— Start of Records shown —

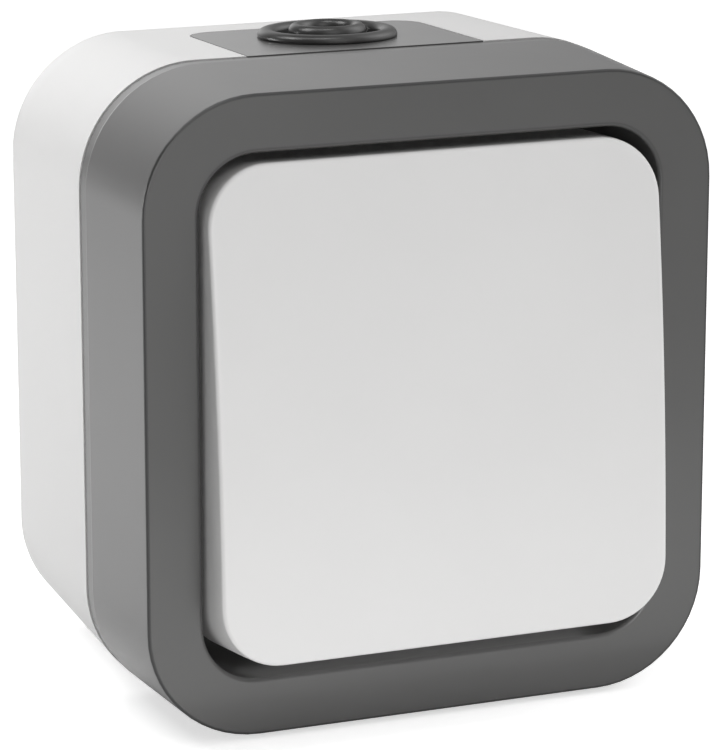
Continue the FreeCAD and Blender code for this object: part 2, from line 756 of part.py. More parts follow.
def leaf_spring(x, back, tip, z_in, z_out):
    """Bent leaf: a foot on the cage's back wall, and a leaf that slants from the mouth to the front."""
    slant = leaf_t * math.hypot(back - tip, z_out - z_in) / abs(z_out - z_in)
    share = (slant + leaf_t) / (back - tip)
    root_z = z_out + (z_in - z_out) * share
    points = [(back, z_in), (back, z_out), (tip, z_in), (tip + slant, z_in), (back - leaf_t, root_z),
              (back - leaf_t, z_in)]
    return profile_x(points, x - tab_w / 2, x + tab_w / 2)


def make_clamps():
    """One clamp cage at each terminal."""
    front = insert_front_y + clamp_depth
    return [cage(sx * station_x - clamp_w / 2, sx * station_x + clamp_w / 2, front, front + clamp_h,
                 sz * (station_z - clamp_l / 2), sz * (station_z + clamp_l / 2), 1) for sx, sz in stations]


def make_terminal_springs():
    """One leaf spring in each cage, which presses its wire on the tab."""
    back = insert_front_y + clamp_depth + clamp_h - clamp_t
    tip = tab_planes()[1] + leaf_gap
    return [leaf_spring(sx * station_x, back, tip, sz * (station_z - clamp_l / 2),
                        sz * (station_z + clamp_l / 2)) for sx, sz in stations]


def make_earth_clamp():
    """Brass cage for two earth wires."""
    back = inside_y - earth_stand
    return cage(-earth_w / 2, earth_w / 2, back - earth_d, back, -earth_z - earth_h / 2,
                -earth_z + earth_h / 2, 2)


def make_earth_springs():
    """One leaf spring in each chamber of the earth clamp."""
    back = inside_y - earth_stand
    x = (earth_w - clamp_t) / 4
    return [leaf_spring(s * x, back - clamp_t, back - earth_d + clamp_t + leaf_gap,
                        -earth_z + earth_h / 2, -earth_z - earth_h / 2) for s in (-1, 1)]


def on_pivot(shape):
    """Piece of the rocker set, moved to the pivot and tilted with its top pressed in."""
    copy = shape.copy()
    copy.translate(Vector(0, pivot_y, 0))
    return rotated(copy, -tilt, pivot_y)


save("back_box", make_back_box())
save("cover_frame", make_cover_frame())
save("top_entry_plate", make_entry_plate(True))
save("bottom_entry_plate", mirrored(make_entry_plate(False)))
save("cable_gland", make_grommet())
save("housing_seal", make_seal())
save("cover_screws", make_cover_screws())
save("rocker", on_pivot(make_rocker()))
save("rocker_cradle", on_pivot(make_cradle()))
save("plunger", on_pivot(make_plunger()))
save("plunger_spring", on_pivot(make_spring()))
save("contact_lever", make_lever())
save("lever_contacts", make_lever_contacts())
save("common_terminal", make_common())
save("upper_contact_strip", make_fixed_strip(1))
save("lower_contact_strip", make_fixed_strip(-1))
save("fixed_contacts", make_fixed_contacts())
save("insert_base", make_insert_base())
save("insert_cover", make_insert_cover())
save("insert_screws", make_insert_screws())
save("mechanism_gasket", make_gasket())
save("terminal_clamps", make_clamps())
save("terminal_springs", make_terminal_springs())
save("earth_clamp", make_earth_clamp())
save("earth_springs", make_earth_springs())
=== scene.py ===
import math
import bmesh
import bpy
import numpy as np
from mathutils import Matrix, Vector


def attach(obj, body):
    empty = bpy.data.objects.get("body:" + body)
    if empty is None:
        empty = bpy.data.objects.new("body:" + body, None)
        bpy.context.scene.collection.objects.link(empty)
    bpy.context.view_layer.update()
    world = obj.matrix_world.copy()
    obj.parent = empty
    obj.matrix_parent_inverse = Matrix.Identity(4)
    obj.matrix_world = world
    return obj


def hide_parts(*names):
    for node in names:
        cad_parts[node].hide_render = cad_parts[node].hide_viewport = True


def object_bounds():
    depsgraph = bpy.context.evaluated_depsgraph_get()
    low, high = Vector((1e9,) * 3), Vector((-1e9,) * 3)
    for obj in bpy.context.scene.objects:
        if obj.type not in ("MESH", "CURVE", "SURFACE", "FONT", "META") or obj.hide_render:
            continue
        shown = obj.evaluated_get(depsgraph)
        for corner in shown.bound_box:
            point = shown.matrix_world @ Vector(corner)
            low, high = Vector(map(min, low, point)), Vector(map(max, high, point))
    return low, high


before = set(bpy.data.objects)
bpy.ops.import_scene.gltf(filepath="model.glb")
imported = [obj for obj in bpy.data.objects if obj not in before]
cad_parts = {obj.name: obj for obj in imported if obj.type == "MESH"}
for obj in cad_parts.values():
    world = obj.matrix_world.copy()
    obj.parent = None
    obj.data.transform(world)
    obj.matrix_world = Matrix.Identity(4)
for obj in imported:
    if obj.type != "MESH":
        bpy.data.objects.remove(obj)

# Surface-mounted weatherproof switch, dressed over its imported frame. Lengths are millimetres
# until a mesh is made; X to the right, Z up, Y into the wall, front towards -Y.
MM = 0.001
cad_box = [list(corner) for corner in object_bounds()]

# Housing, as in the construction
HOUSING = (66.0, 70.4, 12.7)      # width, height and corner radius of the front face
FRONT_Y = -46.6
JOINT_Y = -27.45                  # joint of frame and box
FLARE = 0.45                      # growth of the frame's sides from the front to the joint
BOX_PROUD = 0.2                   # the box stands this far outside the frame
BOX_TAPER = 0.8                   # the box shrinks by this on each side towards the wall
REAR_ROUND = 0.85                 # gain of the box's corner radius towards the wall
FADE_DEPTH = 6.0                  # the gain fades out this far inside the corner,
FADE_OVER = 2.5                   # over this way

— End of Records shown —
— Start of Records shown —

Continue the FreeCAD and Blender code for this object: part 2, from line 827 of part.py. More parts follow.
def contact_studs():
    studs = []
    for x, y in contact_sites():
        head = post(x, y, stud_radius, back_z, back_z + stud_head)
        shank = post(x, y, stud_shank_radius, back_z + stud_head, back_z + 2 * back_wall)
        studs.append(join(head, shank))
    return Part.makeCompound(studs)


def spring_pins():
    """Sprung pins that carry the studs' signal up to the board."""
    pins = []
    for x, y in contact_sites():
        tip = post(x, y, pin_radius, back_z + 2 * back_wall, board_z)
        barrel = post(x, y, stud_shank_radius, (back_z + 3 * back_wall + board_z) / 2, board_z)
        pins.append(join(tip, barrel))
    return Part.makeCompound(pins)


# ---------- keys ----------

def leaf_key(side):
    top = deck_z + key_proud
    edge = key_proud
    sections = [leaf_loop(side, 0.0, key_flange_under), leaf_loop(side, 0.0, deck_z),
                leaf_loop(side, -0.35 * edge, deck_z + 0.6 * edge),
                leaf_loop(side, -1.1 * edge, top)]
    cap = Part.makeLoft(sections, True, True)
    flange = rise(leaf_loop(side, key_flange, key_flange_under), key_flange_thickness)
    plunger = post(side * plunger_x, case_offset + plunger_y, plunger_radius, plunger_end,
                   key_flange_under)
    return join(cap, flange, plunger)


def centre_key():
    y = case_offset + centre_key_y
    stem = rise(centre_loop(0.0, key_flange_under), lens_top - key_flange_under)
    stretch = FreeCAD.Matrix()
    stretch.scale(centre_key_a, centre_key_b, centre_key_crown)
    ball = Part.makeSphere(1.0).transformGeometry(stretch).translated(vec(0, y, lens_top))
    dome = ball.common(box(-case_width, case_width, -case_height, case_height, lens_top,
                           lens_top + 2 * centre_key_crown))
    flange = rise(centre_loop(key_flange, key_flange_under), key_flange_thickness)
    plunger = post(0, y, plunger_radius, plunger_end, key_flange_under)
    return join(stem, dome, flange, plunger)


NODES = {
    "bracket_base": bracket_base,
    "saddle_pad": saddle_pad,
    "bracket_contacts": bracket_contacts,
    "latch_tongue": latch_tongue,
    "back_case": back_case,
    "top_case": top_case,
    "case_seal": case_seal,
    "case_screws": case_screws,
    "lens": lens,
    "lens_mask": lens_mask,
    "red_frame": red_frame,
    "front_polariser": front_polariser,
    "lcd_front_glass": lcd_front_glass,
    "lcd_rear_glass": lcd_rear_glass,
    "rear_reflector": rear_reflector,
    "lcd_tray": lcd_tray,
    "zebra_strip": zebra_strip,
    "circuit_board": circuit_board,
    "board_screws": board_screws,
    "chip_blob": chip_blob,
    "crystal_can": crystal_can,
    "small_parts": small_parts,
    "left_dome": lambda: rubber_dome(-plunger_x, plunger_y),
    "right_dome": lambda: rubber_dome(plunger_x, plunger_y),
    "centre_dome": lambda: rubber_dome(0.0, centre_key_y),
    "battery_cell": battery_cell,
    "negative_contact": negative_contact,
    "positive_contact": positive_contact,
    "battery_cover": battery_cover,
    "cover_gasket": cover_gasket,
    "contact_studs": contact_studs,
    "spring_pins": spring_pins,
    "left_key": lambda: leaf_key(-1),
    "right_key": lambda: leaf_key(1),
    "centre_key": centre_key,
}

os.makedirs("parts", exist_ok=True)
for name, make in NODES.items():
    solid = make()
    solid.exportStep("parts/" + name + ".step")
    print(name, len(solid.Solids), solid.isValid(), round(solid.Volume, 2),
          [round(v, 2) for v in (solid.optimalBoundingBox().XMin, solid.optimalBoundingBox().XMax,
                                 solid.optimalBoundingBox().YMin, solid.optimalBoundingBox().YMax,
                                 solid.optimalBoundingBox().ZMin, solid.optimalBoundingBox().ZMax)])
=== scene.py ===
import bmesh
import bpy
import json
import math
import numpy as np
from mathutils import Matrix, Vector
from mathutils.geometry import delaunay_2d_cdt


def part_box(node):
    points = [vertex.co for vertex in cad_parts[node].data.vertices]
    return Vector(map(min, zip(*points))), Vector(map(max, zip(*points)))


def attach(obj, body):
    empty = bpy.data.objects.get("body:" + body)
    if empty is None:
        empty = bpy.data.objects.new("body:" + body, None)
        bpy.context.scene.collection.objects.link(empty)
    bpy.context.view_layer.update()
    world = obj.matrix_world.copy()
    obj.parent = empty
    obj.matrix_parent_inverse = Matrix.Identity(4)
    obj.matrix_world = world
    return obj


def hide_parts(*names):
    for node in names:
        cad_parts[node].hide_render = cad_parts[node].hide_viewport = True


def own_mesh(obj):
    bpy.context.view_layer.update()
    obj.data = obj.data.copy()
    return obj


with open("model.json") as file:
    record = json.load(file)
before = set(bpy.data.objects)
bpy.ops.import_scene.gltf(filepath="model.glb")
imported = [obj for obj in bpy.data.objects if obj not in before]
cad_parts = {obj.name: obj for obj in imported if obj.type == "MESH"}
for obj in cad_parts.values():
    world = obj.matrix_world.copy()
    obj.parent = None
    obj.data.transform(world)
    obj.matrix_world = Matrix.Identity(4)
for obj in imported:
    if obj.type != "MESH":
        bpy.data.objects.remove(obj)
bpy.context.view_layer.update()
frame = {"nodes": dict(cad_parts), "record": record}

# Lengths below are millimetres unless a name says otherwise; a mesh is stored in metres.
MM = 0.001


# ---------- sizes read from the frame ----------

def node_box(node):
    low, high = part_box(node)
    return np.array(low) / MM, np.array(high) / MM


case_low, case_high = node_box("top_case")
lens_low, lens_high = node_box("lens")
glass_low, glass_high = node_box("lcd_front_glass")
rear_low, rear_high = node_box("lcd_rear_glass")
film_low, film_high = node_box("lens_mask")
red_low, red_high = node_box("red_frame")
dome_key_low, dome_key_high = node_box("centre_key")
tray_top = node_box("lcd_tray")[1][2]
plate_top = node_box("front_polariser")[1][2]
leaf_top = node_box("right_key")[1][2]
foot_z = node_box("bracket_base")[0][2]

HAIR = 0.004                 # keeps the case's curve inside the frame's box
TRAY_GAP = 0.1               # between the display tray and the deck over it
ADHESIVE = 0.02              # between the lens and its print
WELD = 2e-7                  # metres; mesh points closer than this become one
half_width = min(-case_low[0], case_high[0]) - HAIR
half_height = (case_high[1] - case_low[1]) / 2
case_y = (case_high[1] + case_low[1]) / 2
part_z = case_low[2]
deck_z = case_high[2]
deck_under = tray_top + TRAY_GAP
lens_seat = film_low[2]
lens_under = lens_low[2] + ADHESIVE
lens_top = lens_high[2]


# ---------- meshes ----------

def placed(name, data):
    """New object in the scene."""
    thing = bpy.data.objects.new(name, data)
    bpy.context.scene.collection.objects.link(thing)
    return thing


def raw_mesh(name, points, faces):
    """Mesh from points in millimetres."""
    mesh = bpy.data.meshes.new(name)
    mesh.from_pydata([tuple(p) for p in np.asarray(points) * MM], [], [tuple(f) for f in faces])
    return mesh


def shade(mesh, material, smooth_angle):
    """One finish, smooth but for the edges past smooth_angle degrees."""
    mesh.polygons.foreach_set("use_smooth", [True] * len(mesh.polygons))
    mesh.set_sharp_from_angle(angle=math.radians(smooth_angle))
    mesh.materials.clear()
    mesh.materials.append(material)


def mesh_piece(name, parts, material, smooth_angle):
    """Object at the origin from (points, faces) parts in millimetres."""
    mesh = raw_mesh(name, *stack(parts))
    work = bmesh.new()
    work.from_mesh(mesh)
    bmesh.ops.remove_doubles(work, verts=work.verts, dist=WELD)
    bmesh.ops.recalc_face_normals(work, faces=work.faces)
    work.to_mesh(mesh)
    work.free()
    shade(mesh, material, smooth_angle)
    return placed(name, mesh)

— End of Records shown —

Problem to work on:
Print, without alteration, the lines from the line with "756 of part.py. More parts follow." to the line with "-earth_z + earth_h / 2, -earth_z". Include both of them, and omit every other line.

Complete answer:
Continue the FreeCAD and Blender code for this object: part 2, from line 756 of part.py. More parts follow.
def leaf_spring(x, back, tip, z_in, z_out):
    """Bent leaf: a foot on the cage's back wall, and a leaf that slants from the mouth to the front."""
    slant = leaf_t * math.hypot(back - tip, z_out - z_in) / abs(z_out - z_in)
    share = (slant + leaf_t) / (back - tip)
    root_z = z_out + (z_in - z_out) * share
    points = [(back, z_in), (back, z_out), (tip, z_in), (tip + slant, z_in), (back - leaf_t, root_z),
              (back - leaf_t, z_in)]
    return profile_x(points, x - tab_w / 2, x + tab_w / 2)


def make_clamps():
    """One clamp cage at each terminal."""
    front = insert_front_y + clamp_depth
    return [cage(sx * station_x - clamp_w / 2, sx * station_x + clamp_w / 2, front, front + clamp_h,
                 sz * (station_z - clamp_l / 2), sz * (station_z + clamp_l / 2), 1) for sx, sz in stations]


def make_terminal_springs():
    """One leaf spring in each cage, which presses its wire on the tab."""
    back = insert_front_y + clamp_depth + clamp_h - clamp_t
    tip = tab_planes()[1] + leaf_gap
    return [leaf_spring(sx * station_x, back, tip, sz * (station_z - clamp_l / 2),
                        sz * (station_z + clamp_l / 2)) for sx, sz in stations]


def make_earth_clamp():
    """Brass cage for two earth wires."""
    back = inside_y - earth_stand
    return cage(-earth_w / 2, earth_w / 2, back - earth_d, back, -earth_z - earth_h / 2,
                -earth_z + earth_h / 2, 2)


def make_earth_springs():
    """One leaf spring in each chamber of the earth clamp."""
    back = inside_y - earth_stand
    x = (earth_w - clamp_t) / 4
    return [leaf_spring(s * x, back - clamp_t, back - earth_d + clamp_t + leaf_gap,
                        -earth_z + earth_h / 2, -earth_z - earth_h / 2) for s in (-1, 1)]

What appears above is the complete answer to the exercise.